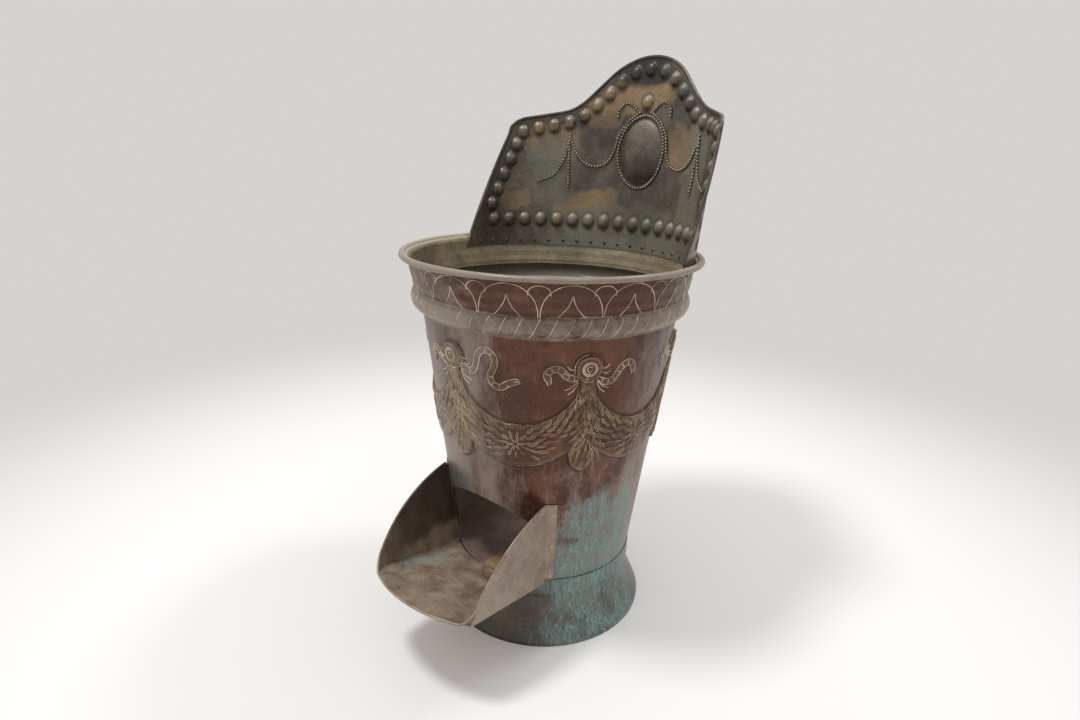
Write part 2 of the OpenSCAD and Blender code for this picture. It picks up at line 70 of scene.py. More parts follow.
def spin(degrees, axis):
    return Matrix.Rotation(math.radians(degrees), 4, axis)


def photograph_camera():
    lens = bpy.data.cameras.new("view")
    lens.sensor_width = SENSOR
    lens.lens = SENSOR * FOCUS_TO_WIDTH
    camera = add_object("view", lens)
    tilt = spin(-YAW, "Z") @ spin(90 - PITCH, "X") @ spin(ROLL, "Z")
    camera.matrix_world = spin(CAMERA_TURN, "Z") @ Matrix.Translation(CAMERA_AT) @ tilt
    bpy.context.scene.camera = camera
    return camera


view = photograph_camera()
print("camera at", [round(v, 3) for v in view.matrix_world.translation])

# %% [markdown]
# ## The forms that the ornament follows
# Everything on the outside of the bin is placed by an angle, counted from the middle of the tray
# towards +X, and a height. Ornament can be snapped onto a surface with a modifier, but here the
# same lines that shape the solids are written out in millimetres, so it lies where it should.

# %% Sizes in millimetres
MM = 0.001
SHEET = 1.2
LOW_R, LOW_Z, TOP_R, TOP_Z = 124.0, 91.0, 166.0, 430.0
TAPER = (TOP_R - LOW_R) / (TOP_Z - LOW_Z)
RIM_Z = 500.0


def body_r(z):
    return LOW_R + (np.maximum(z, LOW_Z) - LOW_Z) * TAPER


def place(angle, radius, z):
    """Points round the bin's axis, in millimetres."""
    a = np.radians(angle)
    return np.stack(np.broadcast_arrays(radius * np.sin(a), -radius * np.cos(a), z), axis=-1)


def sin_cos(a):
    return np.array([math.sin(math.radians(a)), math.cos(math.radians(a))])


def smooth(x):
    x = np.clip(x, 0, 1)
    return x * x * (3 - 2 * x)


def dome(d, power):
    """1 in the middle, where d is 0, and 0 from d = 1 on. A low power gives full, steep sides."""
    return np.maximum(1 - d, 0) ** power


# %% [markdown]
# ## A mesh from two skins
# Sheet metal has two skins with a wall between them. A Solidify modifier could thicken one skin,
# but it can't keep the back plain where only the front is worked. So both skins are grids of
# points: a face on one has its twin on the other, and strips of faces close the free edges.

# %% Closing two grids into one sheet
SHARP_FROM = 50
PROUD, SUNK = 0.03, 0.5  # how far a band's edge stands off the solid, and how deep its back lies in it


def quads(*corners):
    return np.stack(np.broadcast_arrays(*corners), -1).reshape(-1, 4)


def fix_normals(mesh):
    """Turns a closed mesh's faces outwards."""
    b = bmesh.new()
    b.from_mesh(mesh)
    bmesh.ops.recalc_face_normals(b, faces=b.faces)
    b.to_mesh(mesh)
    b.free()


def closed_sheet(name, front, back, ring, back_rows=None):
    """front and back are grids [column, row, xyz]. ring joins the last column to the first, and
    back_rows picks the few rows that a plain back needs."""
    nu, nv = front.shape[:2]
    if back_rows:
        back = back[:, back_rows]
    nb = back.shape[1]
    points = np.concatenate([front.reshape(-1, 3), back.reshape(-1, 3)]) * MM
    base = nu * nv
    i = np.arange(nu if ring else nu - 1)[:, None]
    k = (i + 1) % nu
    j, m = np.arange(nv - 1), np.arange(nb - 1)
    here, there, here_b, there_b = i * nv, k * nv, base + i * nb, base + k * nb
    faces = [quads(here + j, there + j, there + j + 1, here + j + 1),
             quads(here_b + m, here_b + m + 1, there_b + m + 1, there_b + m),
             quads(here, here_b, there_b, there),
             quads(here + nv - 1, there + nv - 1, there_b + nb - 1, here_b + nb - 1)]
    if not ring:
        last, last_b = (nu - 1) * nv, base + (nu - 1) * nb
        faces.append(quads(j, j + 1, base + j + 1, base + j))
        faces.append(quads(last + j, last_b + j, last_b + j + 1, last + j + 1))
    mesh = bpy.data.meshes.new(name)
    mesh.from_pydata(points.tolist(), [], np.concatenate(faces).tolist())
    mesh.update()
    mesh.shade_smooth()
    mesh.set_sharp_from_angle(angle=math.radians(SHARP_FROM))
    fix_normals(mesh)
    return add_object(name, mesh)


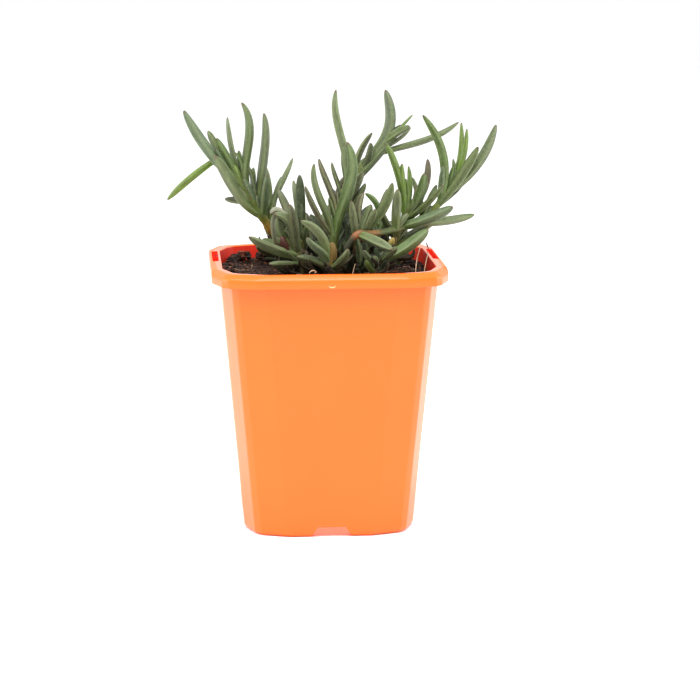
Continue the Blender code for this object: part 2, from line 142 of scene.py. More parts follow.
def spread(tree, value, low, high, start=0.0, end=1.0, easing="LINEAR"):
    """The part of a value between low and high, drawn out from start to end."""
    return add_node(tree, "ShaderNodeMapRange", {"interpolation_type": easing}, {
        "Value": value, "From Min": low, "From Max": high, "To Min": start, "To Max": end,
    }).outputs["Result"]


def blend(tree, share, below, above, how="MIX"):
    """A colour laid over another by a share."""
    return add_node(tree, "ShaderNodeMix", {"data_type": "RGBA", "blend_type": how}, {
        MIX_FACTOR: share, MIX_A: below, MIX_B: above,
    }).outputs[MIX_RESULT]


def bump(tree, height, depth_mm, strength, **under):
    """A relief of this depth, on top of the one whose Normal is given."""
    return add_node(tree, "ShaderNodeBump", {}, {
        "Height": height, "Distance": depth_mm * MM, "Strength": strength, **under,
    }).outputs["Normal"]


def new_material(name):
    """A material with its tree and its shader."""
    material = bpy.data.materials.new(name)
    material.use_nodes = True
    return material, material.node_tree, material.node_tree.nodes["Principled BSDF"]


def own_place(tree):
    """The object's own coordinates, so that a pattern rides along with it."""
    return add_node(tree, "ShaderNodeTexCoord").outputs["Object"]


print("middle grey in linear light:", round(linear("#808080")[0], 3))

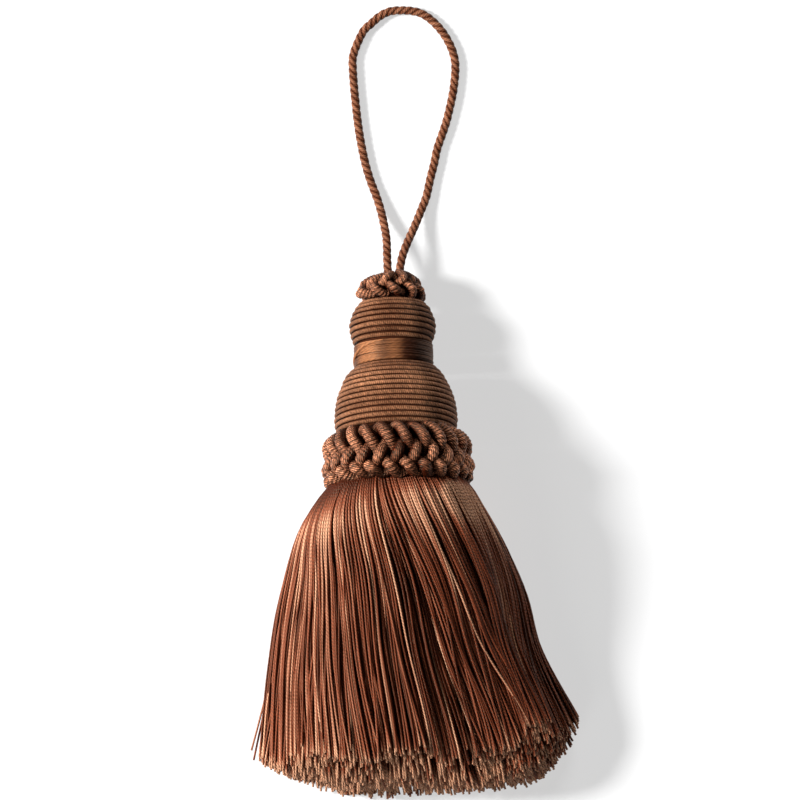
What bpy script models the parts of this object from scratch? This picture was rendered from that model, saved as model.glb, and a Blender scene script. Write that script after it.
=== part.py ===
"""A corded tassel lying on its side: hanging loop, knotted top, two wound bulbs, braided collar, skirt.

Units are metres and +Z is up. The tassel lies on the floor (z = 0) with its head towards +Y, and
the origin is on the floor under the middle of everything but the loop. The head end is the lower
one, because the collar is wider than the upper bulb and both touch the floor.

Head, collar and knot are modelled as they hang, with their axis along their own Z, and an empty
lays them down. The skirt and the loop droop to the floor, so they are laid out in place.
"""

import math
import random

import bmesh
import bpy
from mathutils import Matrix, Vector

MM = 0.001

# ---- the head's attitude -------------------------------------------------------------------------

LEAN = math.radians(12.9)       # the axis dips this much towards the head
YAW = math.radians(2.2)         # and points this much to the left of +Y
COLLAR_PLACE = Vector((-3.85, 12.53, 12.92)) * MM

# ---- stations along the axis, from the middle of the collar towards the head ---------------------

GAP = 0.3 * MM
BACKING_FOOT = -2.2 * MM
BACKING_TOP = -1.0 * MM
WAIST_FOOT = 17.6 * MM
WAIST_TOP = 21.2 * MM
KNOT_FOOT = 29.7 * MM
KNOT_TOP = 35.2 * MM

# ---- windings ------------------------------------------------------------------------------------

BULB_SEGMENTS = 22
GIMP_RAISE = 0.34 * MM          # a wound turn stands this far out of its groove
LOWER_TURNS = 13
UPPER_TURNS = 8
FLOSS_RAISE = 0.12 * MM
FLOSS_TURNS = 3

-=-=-

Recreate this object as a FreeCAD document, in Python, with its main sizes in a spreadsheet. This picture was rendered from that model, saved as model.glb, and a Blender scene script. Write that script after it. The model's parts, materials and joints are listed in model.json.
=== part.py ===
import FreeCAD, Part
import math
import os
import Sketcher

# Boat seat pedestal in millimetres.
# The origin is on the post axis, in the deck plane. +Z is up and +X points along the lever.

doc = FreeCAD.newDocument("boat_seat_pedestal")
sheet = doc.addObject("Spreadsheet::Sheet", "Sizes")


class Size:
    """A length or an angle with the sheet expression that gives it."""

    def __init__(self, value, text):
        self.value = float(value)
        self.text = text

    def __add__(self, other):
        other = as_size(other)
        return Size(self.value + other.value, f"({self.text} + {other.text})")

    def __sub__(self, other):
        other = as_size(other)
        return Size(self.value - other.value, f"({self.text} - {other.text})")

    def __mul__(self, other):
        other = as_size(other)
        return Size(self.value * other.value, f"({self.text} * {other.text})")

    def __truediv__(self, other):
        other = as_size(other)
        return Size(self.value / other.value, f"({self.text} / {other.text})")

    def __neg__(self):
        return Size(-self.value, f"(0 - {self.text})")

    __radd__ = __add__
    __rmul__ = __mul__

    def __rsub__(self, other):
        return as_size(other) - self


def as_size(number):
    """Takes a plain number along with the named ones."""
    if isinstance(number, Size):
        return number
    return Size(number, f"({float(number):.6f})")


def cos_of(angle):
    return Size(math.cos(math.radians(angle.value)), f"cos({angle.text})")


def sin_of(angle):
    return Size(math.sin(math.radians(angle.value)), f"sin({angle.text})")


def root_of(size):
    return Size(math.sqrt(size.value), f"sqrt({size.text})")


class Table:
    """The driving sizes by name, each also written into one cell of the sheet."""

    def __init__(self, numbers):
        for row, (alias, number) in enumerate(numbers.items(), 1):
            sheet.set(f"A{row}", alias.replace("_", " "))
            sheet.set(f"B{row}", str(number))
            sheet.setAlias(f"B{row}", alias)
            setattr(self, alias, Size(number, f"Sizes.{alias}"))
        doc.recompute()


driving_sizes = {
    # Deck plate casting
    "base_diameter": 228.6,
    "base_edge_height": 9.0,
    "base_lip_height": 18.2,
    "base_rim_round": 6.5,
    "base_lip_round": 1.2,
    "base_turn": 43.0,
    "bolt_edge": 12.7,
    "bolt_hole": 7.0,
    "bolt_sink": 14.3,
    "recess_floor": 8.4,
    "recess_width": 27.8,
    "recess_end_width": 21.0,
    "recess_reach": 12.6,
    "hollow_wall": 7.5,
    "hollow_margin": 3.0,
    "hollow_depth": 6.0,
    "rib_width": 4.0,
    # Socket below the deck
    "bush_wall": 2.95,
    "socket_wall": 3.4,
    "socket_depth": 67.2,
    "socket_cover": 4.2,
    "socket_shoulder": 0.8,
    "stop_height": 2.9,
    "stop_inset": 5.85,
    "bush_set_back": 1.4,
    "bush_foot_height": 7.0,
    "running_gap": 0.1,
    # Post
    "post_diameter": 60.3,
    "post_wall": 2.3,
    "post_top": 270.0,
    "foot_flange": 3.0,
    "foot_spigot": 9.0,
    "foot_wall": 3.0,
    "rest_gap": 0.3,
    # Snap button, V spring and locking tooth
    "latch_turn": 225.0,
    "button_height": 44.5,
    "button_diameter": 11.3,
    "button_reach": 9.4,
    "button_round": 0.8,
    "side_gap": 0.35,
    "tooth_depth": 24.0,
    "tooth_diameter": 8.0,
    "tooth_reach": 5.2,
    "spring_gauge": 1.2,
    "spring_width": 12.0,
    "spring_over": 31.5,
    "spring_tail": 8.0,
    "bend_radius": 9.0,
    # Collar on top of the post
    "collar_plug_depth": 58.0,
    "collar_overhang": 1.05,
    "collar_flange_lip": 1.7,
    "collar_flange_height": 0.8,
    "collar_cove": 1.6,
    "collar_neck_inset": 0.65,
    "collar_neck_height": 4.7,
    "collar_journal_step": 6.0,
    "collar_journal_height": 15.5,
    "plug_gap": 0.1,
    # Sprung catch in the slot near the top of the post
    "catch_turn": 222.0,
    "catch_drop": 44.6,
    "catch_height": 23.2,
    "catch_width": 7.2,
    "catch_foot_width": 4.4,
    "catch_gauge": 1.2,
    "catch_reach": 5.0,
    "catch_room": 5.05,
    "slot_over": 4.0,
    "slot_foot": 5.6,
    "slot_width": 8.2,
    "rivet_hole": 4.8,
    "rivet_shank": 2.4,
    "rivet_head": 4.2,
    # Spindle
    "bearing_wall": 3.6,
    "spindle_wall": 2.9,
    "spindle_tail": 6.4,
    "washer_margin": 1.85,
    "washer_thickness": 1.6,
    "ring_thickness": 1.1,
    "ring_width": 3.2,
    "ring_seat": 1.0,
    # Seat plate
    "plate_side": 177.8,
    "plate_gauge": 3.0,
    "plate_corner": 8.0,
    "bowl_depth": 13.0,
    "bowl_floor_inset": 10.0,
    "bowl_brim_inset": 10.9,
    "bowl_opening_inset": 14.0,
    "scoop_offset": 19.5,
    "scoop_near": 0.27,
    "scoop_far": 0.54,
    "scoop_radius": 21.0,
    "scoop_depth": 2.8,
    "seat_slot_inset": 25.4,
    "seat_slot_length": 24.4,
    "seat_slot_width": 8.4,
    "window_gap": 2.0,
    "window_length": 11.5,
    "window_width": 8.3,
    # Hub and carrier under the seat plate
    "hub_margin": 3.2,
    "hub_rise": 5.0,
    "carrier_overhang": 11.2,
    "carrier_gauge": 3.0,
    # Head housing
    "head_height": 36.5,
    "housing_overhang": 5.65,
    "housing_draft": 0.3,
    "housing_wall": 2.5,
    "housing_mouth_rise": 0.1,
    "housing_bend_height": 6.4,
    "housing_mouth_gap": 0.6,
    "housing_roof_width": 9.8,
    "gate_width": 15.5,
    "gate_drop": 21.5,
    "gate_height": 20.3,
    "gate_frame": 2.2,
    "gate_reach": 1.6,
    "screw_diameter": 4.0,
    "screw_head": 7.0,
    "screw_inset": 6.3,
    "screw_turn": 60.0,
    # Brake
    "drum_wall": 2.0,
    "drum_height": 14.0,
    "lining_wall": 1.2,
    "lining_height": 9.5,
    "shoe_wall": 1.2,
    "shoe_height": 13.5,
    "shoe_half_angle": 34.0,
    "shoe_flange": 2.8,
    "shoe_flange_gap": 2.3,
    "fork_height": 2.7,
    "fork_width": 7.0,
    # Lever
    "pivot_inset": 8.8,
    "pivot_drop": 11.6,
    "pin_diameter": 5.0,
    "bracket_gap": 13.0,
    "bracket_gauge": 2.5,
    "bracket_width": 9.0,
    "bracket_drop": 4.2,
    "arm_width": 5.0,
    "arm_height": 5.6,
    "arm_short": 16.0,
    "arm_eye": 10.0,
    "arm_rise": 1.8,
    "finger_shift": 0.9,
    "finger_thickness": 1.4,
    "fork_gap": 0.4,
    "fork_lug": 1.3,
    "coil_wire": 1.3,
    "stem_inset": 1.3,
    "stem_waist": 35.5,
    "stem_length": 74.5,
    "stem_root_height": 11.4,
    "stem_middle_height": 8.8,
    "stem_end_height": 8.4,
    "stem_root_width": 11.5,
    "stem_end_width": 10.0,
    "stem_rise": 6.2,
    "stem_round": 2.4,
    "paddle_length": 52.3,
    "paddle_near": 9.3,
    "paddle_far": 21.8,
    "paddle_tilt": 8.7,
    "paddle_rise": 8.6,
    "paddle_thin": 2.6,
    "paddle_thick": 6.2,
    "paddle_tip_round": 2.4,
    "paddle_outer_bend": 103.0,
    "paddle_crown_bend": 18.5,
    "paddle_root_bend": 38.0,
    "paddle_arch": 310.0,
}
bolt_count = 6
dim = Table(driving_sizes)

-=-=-

## Aim of the exercise
Repeat exactly the lines from the one that contains "Write part 2" through the one that contains "return Matrix.Rotation(math.radians(degrees), 4, axis)", and only those.

## Complete output
Write part 2 of the OpenSCAD and Blender code for this picture. It picks up at line 70 of scene.py. More parts follow.
def spin(degrees, axis):
    return Matrix.Rotation(math.radians(degrees), 4, axis)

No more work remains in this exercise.